Movement is the first system that defines whether density works. In cities, time is currency. Every minute lost in congestion is lost productivity, lost wellbeing and lost economic potential. Malta remains overwhelmingly car dependent, despite its extreme density. That is not simply an environmental issue. It is an economic one. In dense urban systems, mass transit, walkability, proximity and connectivity are not luxuries. They are the infrastructure of productivity. When movement fails, labour markets become less efficient, firms struggle to match with talent, and the entire urban ecosystem underperforms.
Housing is the second pressure point. In dense systems, land is the most constrained resource. Prices become signals of value, but they also shape who can live where and who can access opportunity. When housing costs rise faster than wages and productivity, the city either becomes exclusionary or it compensates by importing labour at scale while compressing living conditions. Malta’s labour market now relies on foreign workers for over a third of total employment. That is not inherently negative, but it is structurally revealing. It signals that growth has been achieved by expanding headcount in a system where physical space, infrastructure and services are already under strain.
Skills and matching are the third pillar. Cities are dense with human capital. The strongest predictor of a city’s long-term prosperity is not population size, but the educational and skill composition of its workforce. Urban economists have shown repeatedly that places with higher concentrations of skilled workers experience faster innovation, higher wages, stronger firm formation and more resilient growth. Density amplifies talent. But density without talent amplifies pressure.
This is where the IMF’s emphasis on productivity, skills and structural reform intersects perfectly with the city lens. The fund is effectively saying that Malta has reached the limits of labour-driven growth. The next phase must be productivity-driven. That means fewer gains from adding people, and greater gains from increasing value per person. In a city economy, this transition is not optional. It is survival.
Treating Malta as a city rather than as a conventional nation-state means reframing economic policy around place and systems rather than sectors and silos. Cities succeed because their transport, housing, planning, skills, innovation and governance systems are aligned toward a coherent direction.
It means asking different questions. Not “How fast is GDP growing?” but “How much value is generated per square kilometre?” Not “How many jobs were created?” but “How efficiently can people access opportunity?” Not “How many buildings were approved?” but “How liveable and productive is the urban environment?”
It also forces a different approach to governance. Dense systems require coordination. Fragmented decision-making becomes costly.
Malta’s current governance architecture does not reflect its urban reality. Planning, transport, education, infrastructure, housing and economic development remain too fragmented, too politicised and too reactive. That fragmentation is corrosive in a hyper-dense environment.
The provocation is this: Malta has been speaking and governing as if it were a small country, while living the reality of a megacity.
The frustration many people feel about congestion, overdevelopment, overstretched services and declining quality of life is often channelled toward population growth or migration. But that misses the deeper structural issue. Density itself is not the enemy. Poorly managed density is.

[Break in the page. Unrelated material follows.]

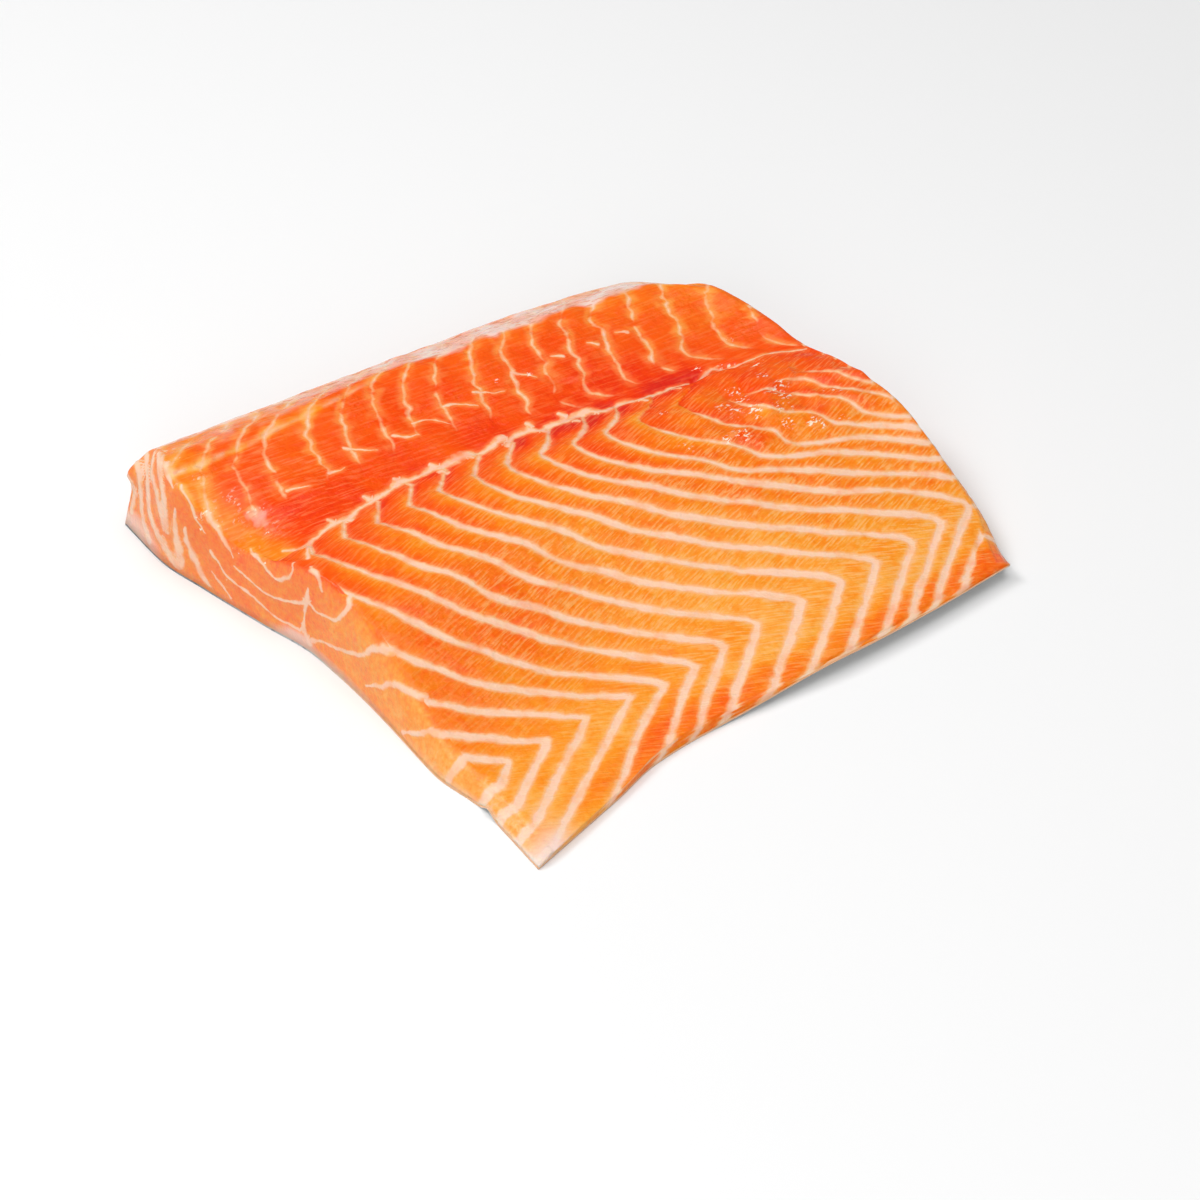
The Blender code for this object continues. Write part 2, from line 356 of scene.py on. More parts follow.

Malta already possesses many advantages that successful cities strive for. It is safe. It is connected. It has strong service sectors. It attracts international talent. It has entrepreneurial depth. But it is not yet operating as a high-performance city. Its systems have not caught up with its density.
Vision 2050, if it is to be meaningful, should be treated as a city blueprint rather than a national brochure. Infrastructure investment should be assessed in terms of urban productivity. Education reform should be framed around building the skills density that successful cities require. Transport reform should be understood as economic reform. Planning should be seen as a productivity tool, not merely a regulatory hurdle.
The choice Malta faces is not whether to become a city. It already is one. The choice is whether it becomes a well-run city or a congested one. A learning city or a transactional one. A city that converts proximity into opportunity or one that allows proximity to degrade into pressure.
The chart does not just show density. It shows urgency.